A Sacramento Tesla parts shop owner completed a radical 1966 Mustang conversion, dropping in a Model 3 dual-motor drivetrain, 15-inch touchscreen, and functional Full Self-Driving (Supervised) capability. The two-year project cost $40,000 and produced the first non-Tesla vehicle confirmed to run Tesla's FSD software.

The converted classic achieves 258 Wh/mi efficiency, matching a stock Model 3's real-world consumption. Tesla's autonomous system reads the road through the car's camera array regardless of the body bolted around it, proving the hardware and software work independent of Tesla's own engineering.

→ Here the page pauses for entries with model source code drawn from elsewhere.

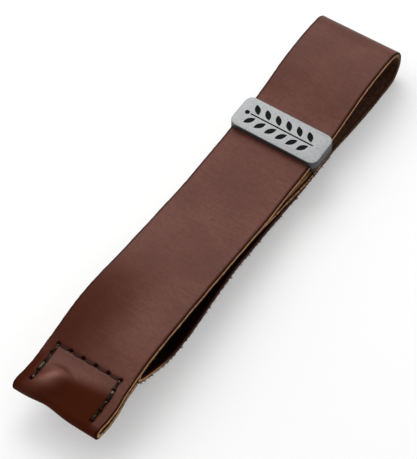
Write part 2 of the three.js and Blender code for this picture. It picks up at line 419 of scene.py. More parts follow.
UV_LENGTH = 100.0            # millimetres of leather to one unit of the texture map
FLESH_UV_SHIFT = 100.0       # gives the flesh side its own patch of texture
GRAIN_ZONE, EDGE_ZONE, FLESH_ZONE = 0, 1, 2


def flat_band():
    """The unfolded band: vertices as (s, y, n), and faces with their zones."""
    grain, side, flesh, other = ring()
    section = grain + side + flesh + other
    nc, ns, m = len(grain), len(side), len(section)
    rows = stations()
    y = np.array([p[0] for p in section])
    n = np.array([p[1] for p in section])
    points = [np.stack([np.repeat(rows, m), np.tile(y, len(rows)), np.tile(n, len(rows))], 1)]
    faces, zones = [], []

    def zone_of(k):
        if k < nc + 1 or k >= m - 2:
            return GRAIN_ZONE
        return FLESH_ZONE if nc + ns <= k < 2 * nc + ns - 1 else EDGE_ZONE

    for i in range(len(rows) - 1):
        for k in range(m):
            a, b = i * m + k, i * m + (k + 1) % m
            faces.append((a, a + m, b + m, b))
            zones.append(zone_of(k))

    # Each end is closed by a grid of faces between its grain and flesh sides.
    count = len(rows) * m
    for first, s_end in ((0, rows[0]), ((len(rows) - 1) * m, rows[-1])):
        step = -1 if first else 1
        grid = [[first + j for j in range(nc)]]
        inner = []
        for k in range(ns):
            left, right = first + m - 1 - k, first + nc + k
            line = [left]
            for j in range(1, nc - 1):
                line.append(count)
                inner.append((s_end, y[nc + k] * (2 * j / (nc - 1) - 1), n[nc + k]))
                count += 1
            grid.append(line + [right])
        grid.append([first + nc + ns + nc - 1 - j for j in range(nc)])
        points.append(np.array(inner))
        for upper, lower in zip(grid, grid[1:]):
            for j in range(nc - 1):
                faces.append((upper[j], upper[j + 1], lower[j + 1], lower[j])[::step])
                zones.append(EDGE_ZONE)
    return np.vstack(points), faces, zones


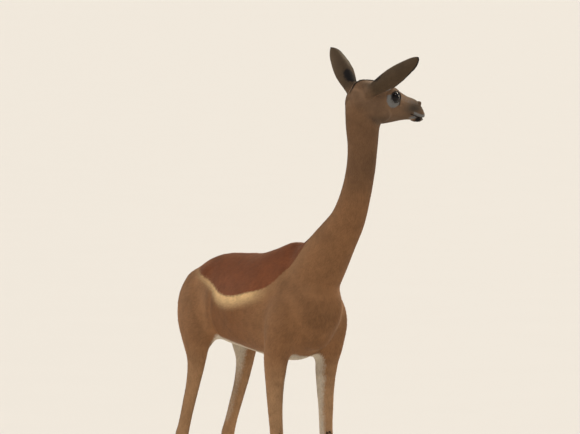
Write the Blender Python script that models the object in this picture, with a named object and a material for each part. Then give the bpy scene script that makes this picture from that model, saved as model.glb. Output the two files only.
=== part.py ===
"""A standing female gerenuk at life size, looking back over its left shoulder.

The body faces +X, its left side is +Y and it stands on Z = 0. The trunk, neck and
legs are lofts through a few rings, fused into one skin and then parted with thin
curved cuts. The head is made the same way on a finer grid.
"""

import math

import bmesh
import bpy
import numpy as np
from mathutils import Matrix, Vector
from mathutils.bvhtree import BVHTree

# Driving dimensions, in metres and degrees.
GAP = 0.0003
BODY_VOXEL = 0.006
HEAD_VOXEL = 0.0024
BODY_RELAX_ROUNDS = 420
HEAD_RELAX_ROUNDS = 9
STEP_IN = 0.5
STEP_OUT = -0.505
FREE_ABOVE_Z = 0.60
HELD_BELOW_Z = 0.30
HELD_SHARE = 0.15
TRUNK_RINGS, TRUNK_AROUND = 40, 32
NECK_RINGS, NECK_AROUND = 44, 28
LEG_RINGS, LEG_AROUND = 64, 20
SKULL_RINGS, SKULL_AROUND = 48, 32
NECK_NARROW_TOP = 0.10
BODY_TRIANGLES = 5200
HEAD_TRIANGLES = 3300
HEAD_YAW = 96.0
EYE_LEVEL_Z = 1.316
EYE_MIDDLE = Vector((0.484, 0.134, EYE_LEVEL_Z))
EYE_RADIUS = 0.0190
EYE_SIDE = 0.0325
EYE_FORWARD_TURN = 11.0
EYE_UPWARD_TURN = 6.0
LID_HALF_WIDTH = 63.0
LID_HALF_HEIGHT = 55.0
LID_TUBE = 0.0024
LID_LIFT = 0.0006
UPPER_LID_SHARE = 1.15
LOWER_LID_SHARE = 0.95
LID_AROUND, LID_ACROSS = 20, 6
GAZE_DROP = 0.30
MOUTH_GROOVE = 0.0016
NOSTRIL_PLACE = (0.1145, 0.0092, -0.0270)
NOSTRIL_HALVES = (0.0095, 0.0031, 0.0044)
NOSTRIL_OUT_TURN = 40.0
NOSTRIL_DOWN_TURN = -28.0
EAR_LENGTH = 0.176
EAR_WALL = 0.0032
EAR_ROOT = (-0.096, 0.037, 0.020)
EAR_STUMP = 0.030
EAR_BOW = 0.010
EAR_RINGS, EAR_STEPS = 13, 10
EAR_TIP_THIN = 0.45
EAR_EDGE_THIN = 0.55
STUMP_AROUND = 20
STUMP_CUT = 0.032
FORELEG_SIDE = 0.074
HINDLEG_SIDE = 0.078
STEP_FROM_Z = 0.66
STEP_OVER = 0.62
CORONET_Z = 0.034
CORONET_TILT = 20.0
HOOF_LENGTH = 0.060
HOOF_HALF_WIDTH = 0.0185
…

This stunt exposes both opportunity and limitation. The retrofit works because FSD depends on compute hardware and camera placement, not vehicle-specific tuning. Yet it also highlights why manufacturers rarely pursue such conversions. Engineering a drivetrain, cooling system, brake integration, and safety systems into a 60-year-old frame demands expertise most shops lack. The $40,000 figure likely excludes countless labor hours.

The project matters less as a consumer option and more as engineering proof. It demonstrates Tesla's autonomous stack achieves hardware-agnostic operation. Whether that matters for the future depends entirely on whether Tesla licenses FSD to other automakers. So far, the company shows no interest.